**SOURCE MATERIAL:**
○ ○ ○ ○

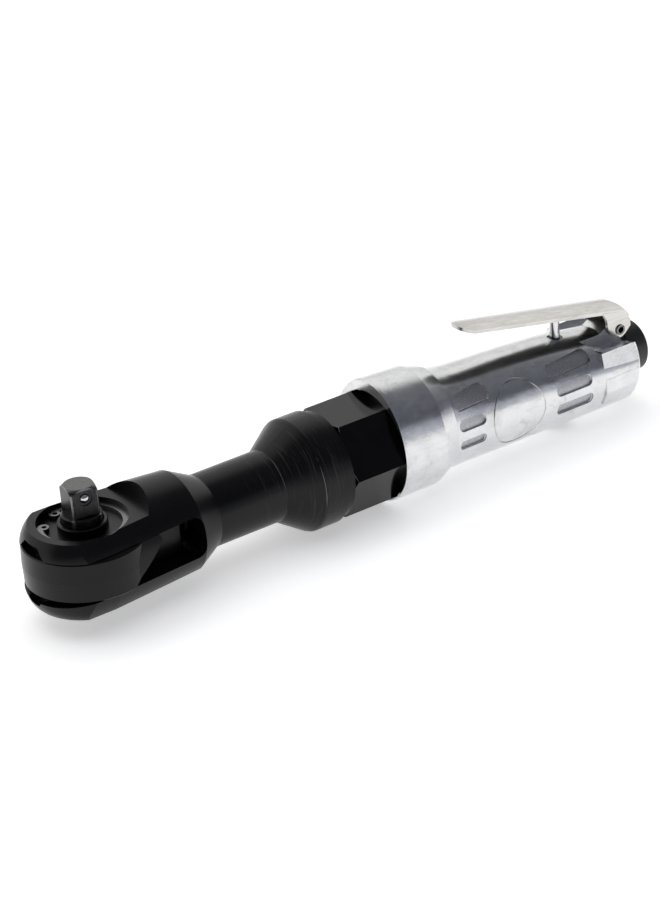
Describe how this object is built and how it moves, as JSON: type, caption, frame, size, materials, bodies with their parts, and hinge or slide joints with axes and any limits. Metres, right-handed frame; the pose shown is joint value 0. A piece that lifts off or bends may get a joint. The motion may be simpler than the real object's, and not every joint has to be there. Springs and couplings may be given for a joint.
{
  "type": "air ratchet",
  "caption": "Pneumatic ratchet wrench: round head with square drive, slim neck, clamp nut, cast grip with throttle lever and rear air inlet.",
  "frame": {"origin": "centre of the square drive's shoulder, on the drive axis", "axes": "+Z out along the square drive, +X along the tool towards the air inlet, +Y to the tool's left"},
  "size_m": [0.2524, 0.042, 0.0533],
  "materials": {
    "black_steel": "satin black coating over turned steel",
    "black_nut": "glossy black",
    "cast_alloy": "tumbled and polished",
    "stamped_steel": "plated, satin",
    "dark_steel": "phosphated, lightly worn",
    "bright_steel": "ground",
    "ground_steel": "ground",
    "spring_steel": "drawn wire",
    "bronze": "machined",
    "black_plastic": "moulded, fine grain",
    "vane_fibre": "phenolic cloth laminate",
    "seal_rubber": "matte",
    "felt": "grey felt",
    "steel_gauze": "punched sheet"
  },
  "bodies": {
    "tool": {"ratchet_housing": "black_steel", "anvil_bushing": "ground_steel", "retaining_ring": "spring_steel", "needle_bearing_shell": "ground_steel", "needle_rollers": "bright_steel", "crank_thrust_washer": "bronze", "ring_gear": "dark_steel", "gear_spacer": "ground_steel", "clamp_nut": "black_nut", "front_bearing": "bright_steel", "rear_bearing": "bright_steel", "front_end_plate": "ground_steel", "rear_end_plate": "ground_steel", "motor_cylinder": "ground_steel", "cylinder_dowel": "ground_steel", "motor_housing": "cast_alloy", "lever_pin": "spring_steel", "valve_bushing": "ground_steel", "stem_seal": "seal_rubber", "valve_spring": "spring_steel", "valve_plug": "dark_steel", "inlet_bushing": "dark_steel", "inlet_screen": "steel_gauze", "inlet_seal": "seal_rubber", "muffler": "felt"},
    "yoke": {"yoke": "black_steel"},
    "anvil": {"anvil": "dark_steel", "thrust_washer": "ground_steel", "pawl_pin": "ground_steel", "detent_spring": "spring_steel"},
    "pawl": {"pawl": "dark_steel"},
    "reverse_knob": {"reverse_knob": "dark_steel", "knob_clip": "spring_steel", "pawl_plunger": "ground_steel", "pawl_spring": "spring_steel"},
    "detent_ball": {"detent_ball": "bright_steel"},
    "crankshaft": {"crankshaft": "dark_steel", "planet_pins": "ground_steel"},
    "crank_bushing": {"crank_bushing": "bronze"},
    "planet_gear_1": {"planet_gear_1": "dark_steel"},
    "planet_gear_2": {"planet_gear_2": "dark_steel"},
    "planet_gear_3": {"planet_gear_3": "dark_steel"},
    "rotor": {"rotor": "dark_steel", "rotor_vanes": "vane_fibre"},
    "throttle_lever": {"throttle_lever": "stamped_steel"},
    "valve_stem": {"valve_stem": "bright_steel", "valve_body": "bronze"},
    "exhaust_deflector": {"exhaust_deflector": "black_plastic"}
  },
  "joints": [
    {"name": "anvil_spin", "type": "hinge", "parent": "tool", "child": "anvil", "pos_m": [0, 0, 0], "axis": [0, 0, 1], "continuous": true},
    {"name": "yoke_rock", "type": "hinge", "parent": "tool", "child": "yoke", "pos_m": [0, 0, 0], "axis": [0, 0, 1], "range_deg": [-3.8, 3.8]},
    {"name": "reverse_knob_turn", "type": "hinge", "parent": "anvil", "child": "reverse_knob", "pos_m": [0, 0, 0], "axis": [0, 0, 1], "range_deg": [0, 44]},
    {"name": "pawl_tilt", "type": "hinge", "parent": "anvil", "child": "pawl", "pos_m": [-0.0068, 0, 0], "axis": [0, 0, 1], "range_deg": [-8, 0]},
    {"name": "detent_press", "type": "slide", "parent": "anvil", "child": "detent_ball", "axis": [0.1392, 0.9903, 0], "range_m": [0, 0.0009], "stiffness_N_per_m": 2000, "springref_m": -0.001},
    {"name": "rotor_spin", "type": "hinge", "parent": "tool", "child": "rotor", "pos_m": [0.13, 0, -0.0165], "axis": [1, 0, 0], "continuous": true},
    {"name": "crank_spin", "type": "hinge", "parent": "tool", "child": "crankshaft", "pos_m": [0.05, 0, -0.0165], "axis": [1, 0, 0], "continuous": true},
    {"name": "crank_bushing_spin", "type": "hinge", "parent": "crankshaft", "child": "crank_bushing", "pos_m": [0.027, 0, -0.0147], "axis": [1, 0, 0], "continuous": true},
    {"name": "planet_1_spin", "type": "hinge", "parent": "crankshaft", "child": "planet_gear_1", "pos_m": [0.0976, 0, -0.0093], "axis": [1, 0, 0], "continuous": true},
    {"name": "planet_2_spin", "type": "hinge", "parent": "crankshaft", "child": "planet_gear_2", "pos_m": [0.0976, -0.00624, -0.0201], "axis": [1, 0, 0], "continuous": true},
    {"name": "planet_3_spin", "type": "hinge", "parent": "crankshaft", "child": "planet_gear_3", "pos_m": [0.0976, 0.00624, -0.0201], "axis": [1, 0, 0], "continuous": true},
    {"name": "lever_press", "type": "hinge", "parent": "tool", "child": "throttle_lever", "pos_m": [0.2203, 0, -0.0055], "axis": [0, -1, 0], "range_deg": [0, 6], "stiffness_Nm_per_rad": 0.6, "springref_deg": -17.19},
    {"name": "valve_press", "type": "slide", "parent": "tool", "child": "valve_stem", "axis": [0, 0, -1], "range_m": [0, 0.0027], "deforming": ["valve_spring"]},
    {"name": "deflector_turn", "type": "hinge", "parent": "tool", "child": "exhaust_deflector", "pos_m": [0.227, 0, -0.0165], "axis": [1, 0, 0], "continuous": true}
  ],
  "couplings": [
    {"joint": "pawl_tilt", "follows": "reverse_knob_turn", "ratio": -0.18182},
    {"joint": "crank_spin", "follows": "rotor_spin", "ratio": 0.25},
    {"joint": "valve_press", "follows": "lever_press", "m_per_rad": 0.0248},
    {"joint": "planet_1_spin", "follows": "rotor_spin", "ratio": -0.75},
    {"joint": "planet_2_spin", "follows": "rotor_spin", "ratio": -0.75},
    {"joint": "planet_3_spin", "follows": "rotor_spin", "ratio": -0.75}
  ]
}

○ ○ ○ ○

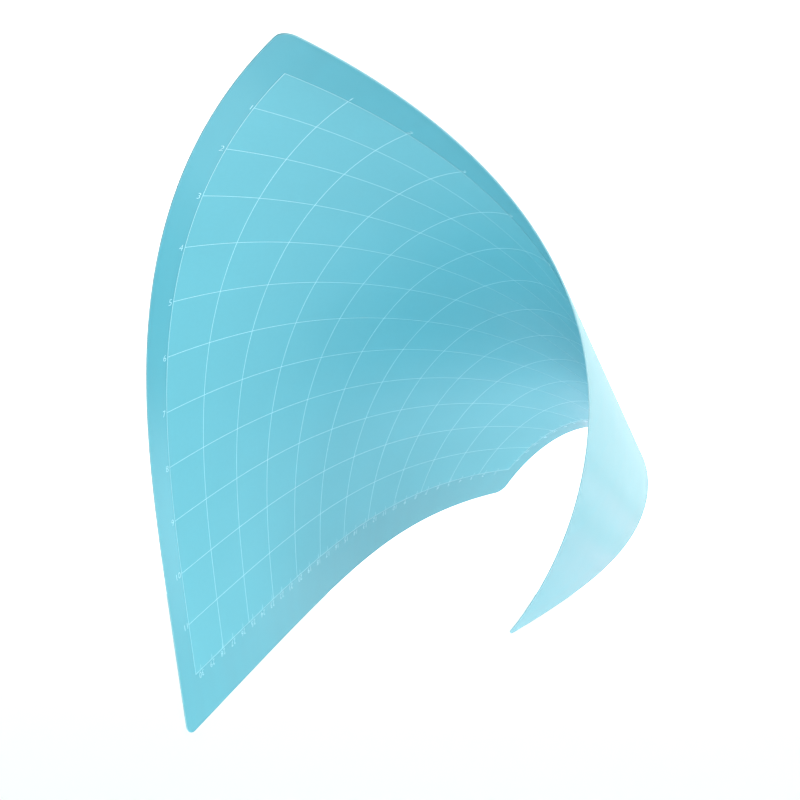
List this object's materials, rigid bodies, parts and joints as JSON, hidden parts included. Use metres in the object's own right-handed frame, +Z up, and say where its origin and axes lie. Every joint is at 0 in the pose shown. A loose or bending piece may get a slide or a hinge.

○ ○ ○ ○

**AIM OF THE EXERCISE:**
Return all lines of the material above in which the word "origin" occurs.

**FULL RESPONSE:**
  "frame": {"origin": "centre of the square drive's shoulder, on the drive axis", "axes": "+Z out along the square drive, +X along the tool towards the air inlet, +Y to the tool's left"},
List this object's materials, rigid bodies, parts and joints as JSON, hidden parts included. Use metres in the object's own right-handed frame, +Z up, and say where its origin and axes lie. Every joint is at 0 in the pose shown. A loose or bending piece may get a slide or a hinge.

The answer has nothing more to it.